Pejabat yang menurut saya namanya lumayan keren itu, Oscar Rully, bertanya perihal konsep "petani" yang bakal digunakan BPS dalam pelaksanaan ST2013 nanti. Menurut dia, konsep yang digunakan BPS selama ini dalam mendefenisikan petani kurang pas. Dengan defenisi yang kurang pas itu, ada kemungkinan mereka yang hanya terlibat dari sisi permodalan saja pada sebuah usaha pertanian (tanaman pangan, misalnya), yang menurut dia lebih pantas disebut sebagai pengusaha tercatat sebagai petani. Konsekwensinya tentu jelas, jumlah petani kita bisa membengkak.
Pertanyaan di atas memang harus dijawab secara tuntus dalam forum yang terhormat lagi bergengsi itu. Pasalnya, tema yang diusung dalam ST2013 kali ini adalah "Menyediakan Informasi untuk Masa Depan Petani yang Lebih Baik." Pertanyaannya kemudian, siapa petani yang dimaksud dalam tema itu? Selain itu, ini juga terkait dengan kredibilitas BPS sebagai lembaga penyedia data pertanian di depan para stakeholder yang terhormat. Yang terakhir ini mungkin sedikit lebay.

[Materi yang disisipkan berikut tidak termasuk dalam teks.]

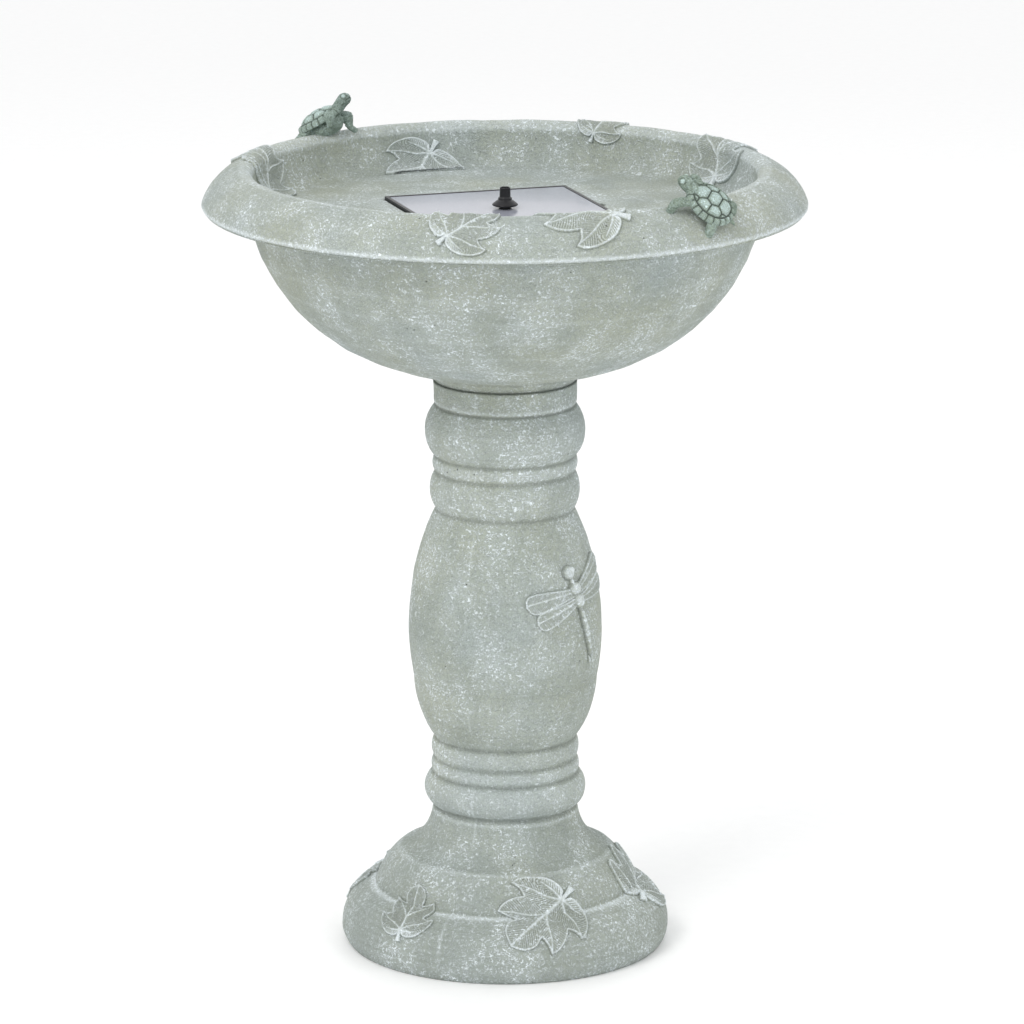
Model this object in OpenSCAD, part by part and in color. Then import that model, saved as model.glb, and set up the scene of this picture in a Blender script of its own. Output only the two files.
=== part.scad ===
// Two-piece garden bird bath with a solar fountain: a cast pedestal, a lift-off bowl and a lift-out pump unit.
// Origin: centre of the pedestal's foot, on the ground. +Z is up and -Y faces the front.

/* [Pedestal] */
// Height of the pedestal, from the ground to the seam under the bowl
pedestal_h = 508.5; // [440:0.5:600]
// Greatest diameter of the rounded base
base_d = 290; // [262:1:330]
// Greatest diameter of the barrel
barrel_d = 168; // [142:1:200]
// Diameter of the narrow neck above the base
neck_d = 128.8; // [122:0.2:140]
// Diameter of the collar under the bowl
collar_d = 126; // [120:1:136]
// Wall of the castings
wall = 8; // [6:0.5:10]

/* [Bowl] */
// Outer diameter over the drooping lip
bowl_d = 525.8; // [480:0.2:600]
// Height from the seam to the crest of the lip
bowl_h = 188.5; // [160:0.5:220]
// Diameter of the crest of the lip
crest_d = 460; // [420:1:500]
// Height of the lip, from its lower edge to its crest
lip_h = 34; // [28:1:40]
// Depth of the dish below the crest
dish_depth = 39; // [30:1:48]
// Diameter of the dish's flat floor
floor_d = 404; // [370:1:430]
// Diameter of the bowl's body under the lip
body_d = 446; // [410:1:470]
// Diameter of the foot at the seam
foot_d = 123; // [118:1:134]
// Diameter of the spigot that locates the bowl in the pedestal
spigot_d = 88; // [72:1:94]
// Depth of the spigot in the pedestal
spigot_h = 14; // [8:1:24]

/* [Solar unit] */
// Side of the square panel
panel_w = 167; // [150:1:190]
// Turn of the panel about the vertical axis
panel_turn = 18.3; // [0:0.1:45]
// Height of the panel's tray
tray_h = 18; // [16:0.5:24]
// Thickness of the cover glass
glass_t = 3; // [2:0.5:4]
// Inner diameter of the pump well
well_d = 124; // [118:1:140]
// Depth of the pump well below the panel's recess
well_h = 63; // [62:1:75]
// Outer diameter of the riser tube
riser_d = 9.4; // [8:0.1:10]
// Diameter of the nozzle's disc
nozzle_d = 22.8; // [18:1:30]
// Height of the nozzle above the glass
nozzle_h = 18.5; // [16:0.5:30]

/* [Ornaments] */
// Relief of the leaves
leaf_t = 2.4; // [1.5:0.1:4]
// Relief of the dragonfly
dragonfly_t = 3.6; // [2:0.1:5]
// Length of a turtle's shell
shell_l = 46; // [38:1:54]

/* [Hidden] */
$fn = 96;

stone = [0.70, 0.74, 0.68];
turtle_green = [0.52, 0.62, 0.53];
black = [0.08, 0.08, 0.09];
steel = [0.72, 0.73, 0.75];

fit = 0.08;       // radial clearance of a tube or shaft in its bore
eps = 0.5;        // how far a cutter passes a face
arc_steps = 8;

// ---- Turned profiles ----
// A station is [radius, height, bulge]: bulge is how far the arc to the next station stands out
// on the right of the way there.
function arc_points(a, b, bulge) =
  abs(bulge) < 0.01 ? [[a[0], a[1]]] :
  let (chord = norm([b[0] - a[0], b[1] - a[1]]),
       along = [b[0] - a[0], b[1] - a[1]] / chord,
       out = [along[1], -along[0]] * sign(bulge),
       s = abs(bulge),
       radius = (chord * chord / 4 + s * s) / (2 * s),
       half = 2 * atan(2 * s / chord),
       centre = [a[0] + b[0], a[1] + b[1]] / 2 + out * (s - radius))
  [for (i = [0:arc_steps - 1]) let (t = half * (2 * i / arc_steps - 1))
    centre + radius * (sin(t) * along + cos(t) * out)];
function turned(st) = concat(
  [for (i = [0:len(st) - 2]) each arc_points(st[i], st[i + 1], st[i][2])],
  [[st[len(st) - 1][0], st[len(st) - 1][1]]]);
function reversed(p) = [for (i = [len(p) - 1:-1:0]) p[i]];

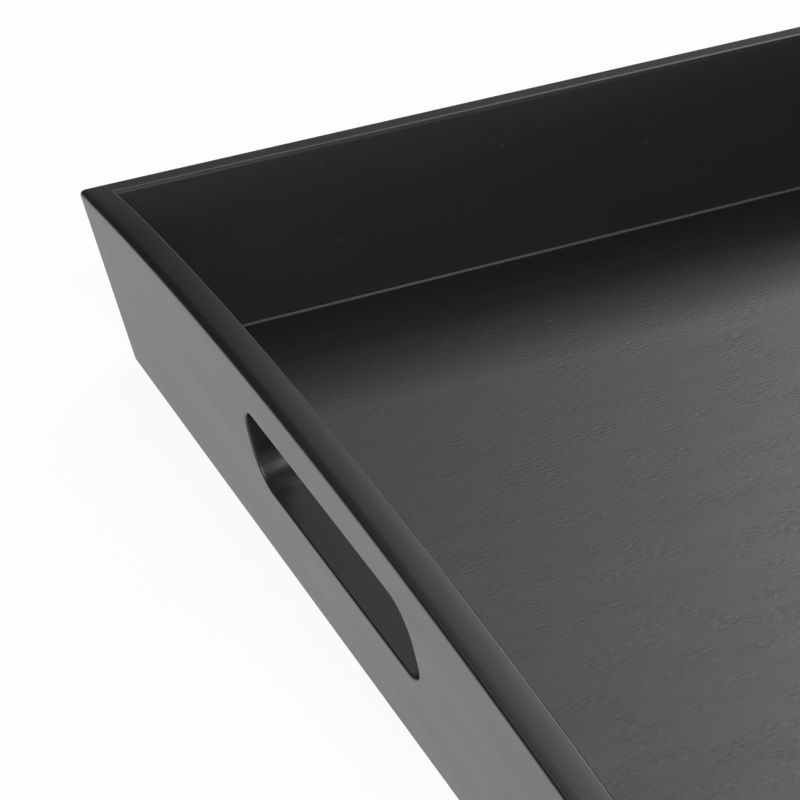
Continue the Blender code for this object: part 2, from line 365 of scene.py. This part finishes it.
# %% Spline slots
SPLINE_LENGTH, SPLINE_WIDTH, SPLINE_THICKNESS = 0.0260, 0.0080, 0.0020
SPLINE_END_SEGMENTS = 8
HAIR = FIT_GAP / 100


def spline_cutter(spline):
    low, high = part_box(spline)
    centre = (low + high) / 2
    side, end = (1 if centre.x > 0 else -1), (1 if centre.y > 0 else -1)
    across = Vector((side, -end, 0)).normalized()
    upward = Vector((side * SPREAD, end * SPREAD, 1)).normalized()
    grown = 2 * FIT_GAP
    cutter = block((SPLINE_WIDTH + grown, SPLINE_LENGTH + grown, SPLINE_THICKNESS + grown))
    end_radius = (SPLINE_WIDTH + grown) / 2 - HAIR
    round_over(cutter, edges_along_z(cutter), end_radius, SPLINE_END_SEGMENTS)
    bmesh.ops.transform(
        cutter, verts=cutter.verts, matrix=placed(centre, across, upward, across.cross(upward))
    )
    return cutter


# %% [markdown]
# ## The four boards
# The ring is sawn on the mitre planes, which stand upright on the diagonals of the corners. Each
# board keeps what lies between its two mitres, and its own hand slot, groove and spline slots are
# cut out of it. Cutting by Boolean is the nearest thing to a router. Normals weighted by the size
# of the faces keep the flat faces flat next to their roundings.

# %% Saw the ring and cut the boards
SMOOTH_UNDER = radians(30)
SAW_TOLERANCE = FIT_GAP / 1000
BOARDS = {
    "left_handle_board": ("left_handle_wall", Vector((-1, 0, 0))),
    "right_handle_board": ("right_handle_wall", Vector((1, 0, 0))),
    "front_side_board": ("front_side_wall", Vector((0, -1, 0))),
    "rear_side_board": ("rear_side_wall", Vector((0, 1, 0))),
}


def make_piece(name, mesh):
    data = bpy.data.meshes.new(name)
    mesh.to_mesh(data)
    mesh.free()
    piece = bpy.data.objects.new(name, data)
    bpy.context.collection.objects.link(piece)
    return piece


def saw_board(facing):
    board = ring.copy()
    foot = Vector((FOOT_LENGTH / 2, FOOT_WIDTH / 2, 0))
    along = Vector((-facing.y, facing.x, 0))
    for way in (-1, 1):
        corner = Vector((facing + along * way)) * foot
        away = (along * way - facing).normalized()
        everything = board.verts[:] + board.edges[:] + board.faces[:]
        sawn = bmesh.ops.bisect_plane(
            board, geom=everything, dist=SAW_TOLERANCE, plane_co=corner, plane_no=away,
            clear_outer=True,
        )
        mitre = [item for item in sawn["geom_cut"] if isinstance(item, bmesh.types.BMEdge)]
        bmesh.ops.edgenet_fill(board, edges=mitre)
    bmesh.ops.recalc_face_normals(board, faces=board.faces)
    return board


def cut_out(piece, cutters):
    tools = [make_piece("cutter", cutter) for cutter in cutters]
    for tool in tools:
        cut = piece.modifiers.new("cut", "BOOLEAN")
        cut.operation = "DIFFERENCE"
        cut.solver = "EXACT"
        cut.object = tool
    seen = piece.evaluated_get(bpy.context.evaluated_depsgraph_get())
    piece.data = bpy.data.meshes.new_from_object(seen)
    piece.modifiers.clear()
    for tool in tools:
        bpy.data.objects.remove(tool, do_unlink=True)


def smooth_roundings(piece):
    piece.data.shade_smooth()
    piece.data.set_sharp_from_angle(angle=SMOOTH_UNDER)
    weighting = piece.modifiers.new("flat faces", "WEIGHTED_NORMAL")
    weighting.keep_sharp = True


splines = sorted(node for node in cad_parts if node.startswith("mitre_spline"))
boards = {}
for node, (name, facing) in BOARDS.items():
    board = make_piece(name, saw_board(facing))
    board_corners = [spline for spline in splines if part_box(spline)[0].dot(facing) > 0]
    cutters = [groove_cutter()] + [spline_cutter(spline) for spline in board_corners]
    if facing.x:
        cutters.append(slot_cutter(facing.x))
    cut_out(board, cutters)
    smooth_roundings(board)
    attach(board, "root")
    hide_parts(node)
    boards[node] = board
    print(name, "has", len(board.data.polygons), "faces")
ring.free()

# %% [markdown]
# ## The seam round the floor
# Where the floor meets the walls, lacquer gathers in the corner and dries as a thin hollow bead.
# It catches the light, and shows in the photograph as one fine pale line. The bead is made from a
# sheet as large as the inside of the tray. Each inset takes its edge a step inward and down along
# a shallow hollow, which meets wall and floor at the same angle. Then the middle is taken out, and
# the back is closed.

# %% Lacquer bead
SEAM_SIZE, SEAM_CONTACT, SEAM_STEPS = 0.0005, radians(20), 6


def lacquer_seam():
    seam = bmesh.new()
    top = FLOOR_HEIGHT + SEAM_SIZE
    hollow_radius = SEAM_SIZE / (cos(SEAM_CONTACT) - sin(SEAM_CONTACT))
    half_length = FOOT_LENGTH / 2 + top * SPREAD - WALL_ACROSS
    half_width = FOOT_WIDTH / 2 + top * SPREAD - WALL_ACROSS
    bmesh.ops.create_grid(seam, x_segments=1, y_segments=1, size=1)
    bmesh.ops.scale(seam, verts=seam.verts, vec=(half_length, half_width, 1))
    bmesh.ops.translate(seam, verts=seam.verts, vec=(0, 0, top))
    middle = seam.faces[:][0]
    inward = down = 0
    for step in range(1, SEAM_STEPS + 1):
        angle = SEAM_CONTACT + step / SEAM_STEPS * (pi / 2 - 2 * SEAM_CONTACT)
        next_inward = hollow_radius * (cos(SEAM_CONTACT) - cos(angle))
        next_down = hollow_radius * (sin(angle) - sin(SEAM_CONTACT))
        bmesh.ops.inset_region(
            seam, faces=[middle], thickness=next_inward - inward, depth=down - next_down,
            use_even_offset=True, use_boundary=True,
        )
        inward, down = next_inward, next_down
    inner_edges = middle.edges[:]
    bmesh.ops.delete(seam, geom=[middle], context="FACES_ONLY")
    outer_edges = [edge for edge in seam.edges if edge.is_boundary and edge not in inner_edges]
    back = bmesh.ops.extrude_edge_only(seam, edges=outer_edges)["geom"]
    back_corners = [item for item in back if isinstance(item, bmesh.types.BMVert)]
    bmesh.ops.translate(seam, verts=back_corners, vec=(0, 0, -SEAM_SIZE))
    drawn_in = SEAM_SIZE * SPREAD
    shares = (1 - drawn_in / half_length, 1 - drawn_in / half_width, 1)
    bmesh.ops.scale(seam, verts=back_corners, vec=shares)
    back_edges = [item for item in back if isinstance(item, bmesh.types.BMEdge)]
    bmesh.ops.bridge_loops(seam, edges=back_edges + inner_edges)
    bmesh.ops.recalc_face_normals(seam, faces=seam.faces)
    if seam.calc_volume(signed=True) < 0:
        bmesh.ops.reverse_faces(seam, faces=seam.faces)
    return seam


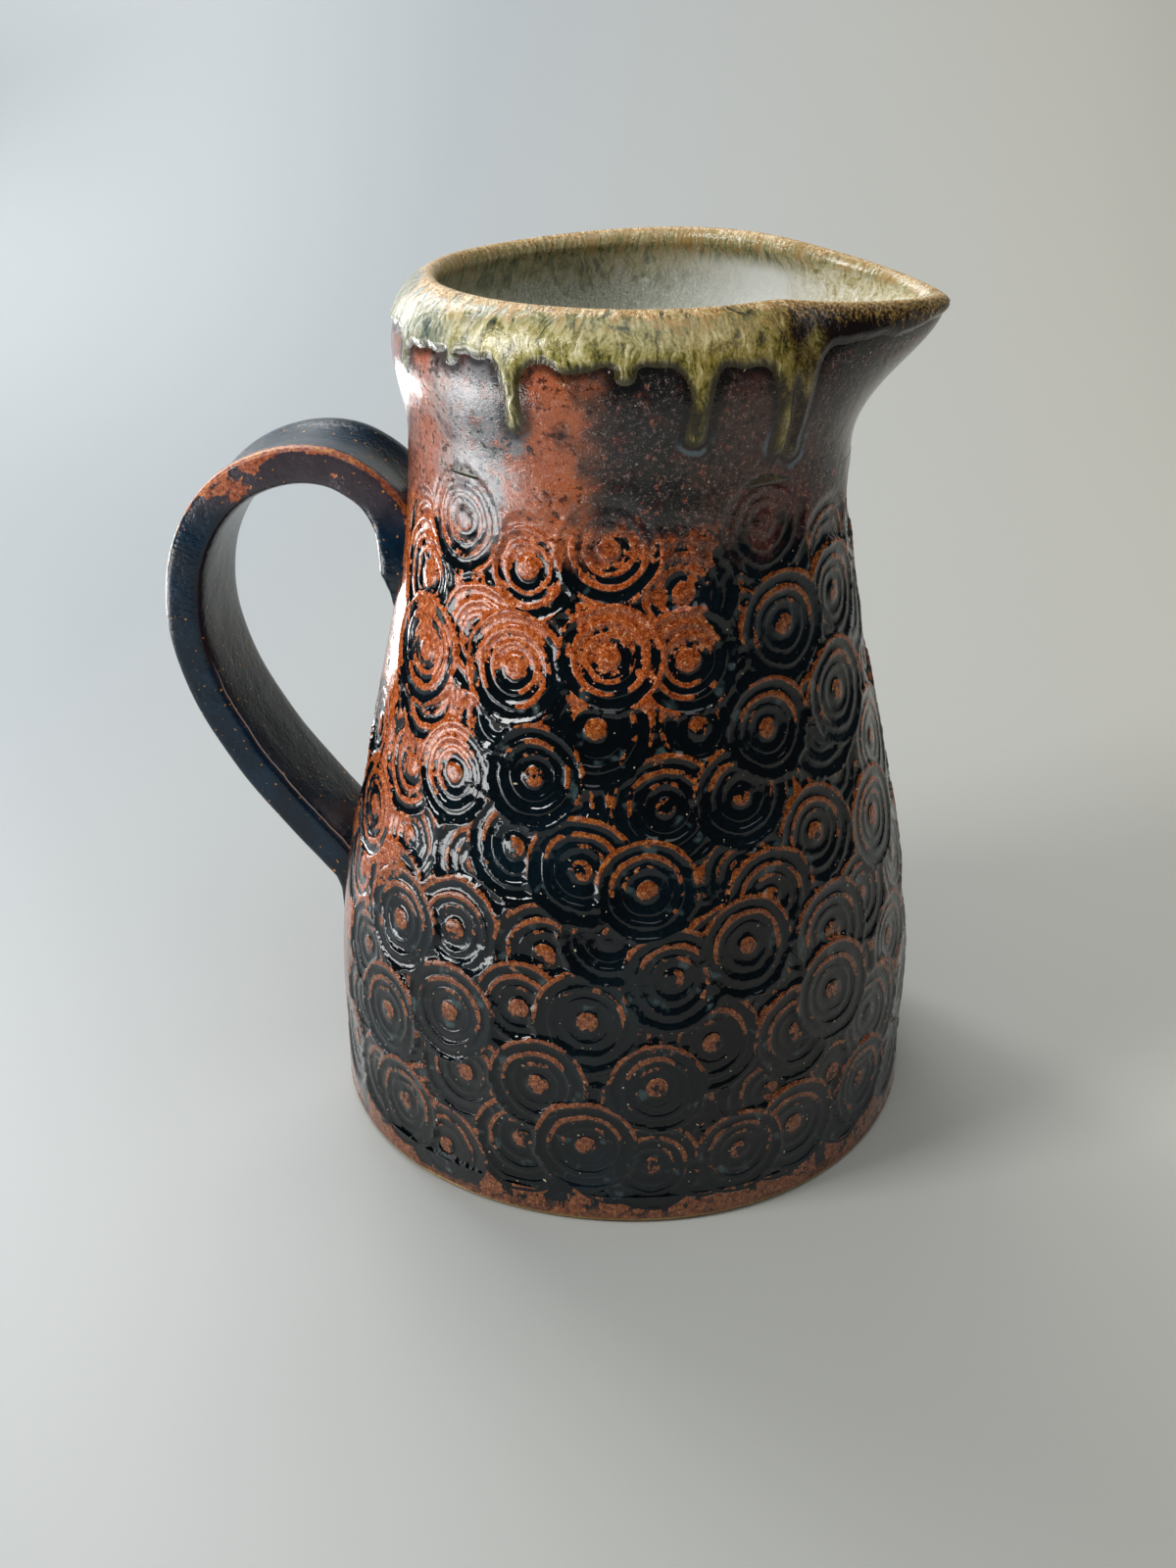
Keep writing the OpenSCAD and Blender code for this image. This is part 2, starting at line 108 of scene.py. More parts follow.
sheet_half_width = 1700.0
sheet_front_y = -520.0
sheet_bend_y = 420.0
sheet_curl = 1500.0
curl = np.radians(np.linspace(0, 75, 40))
sheet_y = np.concatenate([[sheet_front_y], sheet_bend_y + sheet_curl * np.sin(curl)])
sheet_z = np.concatenate([[0.0], sheet_curl * (1 - np.cos(curl))])
sheet_grid = np.array([np.column_stack([np.full(len(sheet_y), x), sheet_y, sheet_z])
                       for x in (-sheet_half_width, sheet_half_width)])
paper_finish = bpy.data.materials.new("pale_paper")
paper_finish.use_nodes = True
paper_tree = paper_finish.node_tree
paper_shader = paper_tree.nodes["Principled BSDF"]
paper_shader.inputs["Roughness"].default_value = 0.45
paper_place = paper_tree.nodes.new("ShaderNodeTexCoord")
paper_parts = paper_tree.nodes.new("ShaderNodeSeparateXYZ")
# The paper's colour carries painted light: painted darker on the left where the window lights it
# most, and lighter and warmer to the right of the jug, a painted glow of warm bounced light.
paper_painted_glow_tint = paper_tree.nodes.new("ShaderNodeValToRGB")
paper_painted_glow_span = paper_tree.nodes.new("ShaderNodeMapRange")
paper_painted_glow_span.inputs["From Min"].default_value = -0.25
paper_painted_glow_span.inputs["From Max"].default_value = 0.22
paper_painted_glow_tint.color_ramp.elements[0].color = paint("969c9f")
paper_painted_glow_tint.color_ramp.elements[1].color = paint("bbbab1")
paper_tree.links.new(paper_place.outputs["Object"], paper_parts.inputs[0])
paper_tree.links.new(paper_parts.outputs["X"], paper_painted_glow_span.inputs["Value"])
paper_tree.links.new(paper_painted_glow_span.outputs["Result"], paper_painted_glow_tint.inputs[0])
paper_tree.links.new(paper_painted_glow_tint.outputs["Color"], paper_shader.inputs["Base Color"])
paper_mesh = mesh_from_grid("paper_ground", sheet_grid, round_rows=False, round_section=False)
paper = add_piece("paper_ground", paper_mesh, paper_finish)


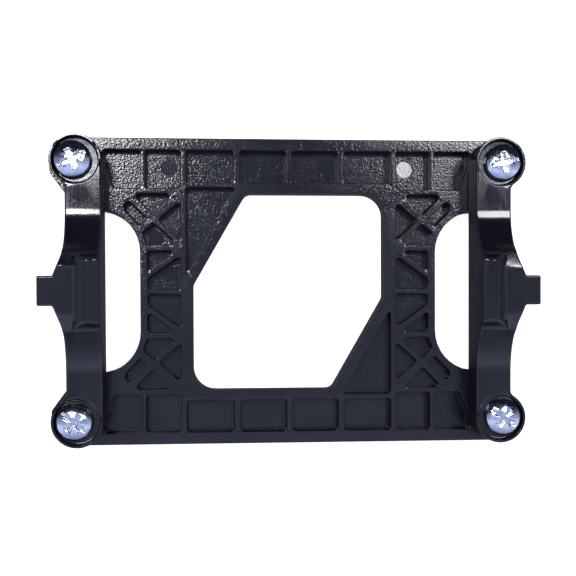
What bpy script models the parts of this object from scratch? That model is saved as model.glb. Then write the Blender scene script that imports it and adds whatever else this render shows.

Pertanyaan tentang siapa petani yang dimaksud nampaknya tidak mudah untuk dijawab. Terbukti, Pak Direktur STPHP, yang sudah dua kali memanggil saya keruangannya untuk diintrogasi dan dinasehati, tak bisa menjawab. Karenanya, dia menunjuk salah seorang pejabat Eselon III di lingkungan Direktorat STPHP untuk menjelaskan perihal konsep petani dalam ST2013.
Sayangnya, pilihan Pak Direktur yang jatuh pada Kepala Subdirektorat (Kasubdit) Statistik Hortikultura itu ternyata kurang tepat. Sang kasubdit anyar itu gagal menjelaskan dengan baik: penjelasannya boleh dibilang tidak lengkap dan goyang. Kesalahan fatal dalam penjelasannya adalah ketika membatasi konsep petani hanya mencakup mereka yang menjual sebagian atau seluruh hasil komoditas pertanian yang diusahakan. Artinya, mereka yang bertani hanya untuk konsumsi sendiri tidak termasuk petani. Ini tentu sebuah kekeliruan. Untungnya, seorang pejabat Eselon IV dari Subdit Statistik Tanaman Pangan tampil dan angkat suara untuk menjelaskan konsep petani yang dimaksud dengan jelas dan terang, yang tidak lain adalah atasan saya. Kredibilitas BPS pun terselamatkan dalam forum bergengsi itu.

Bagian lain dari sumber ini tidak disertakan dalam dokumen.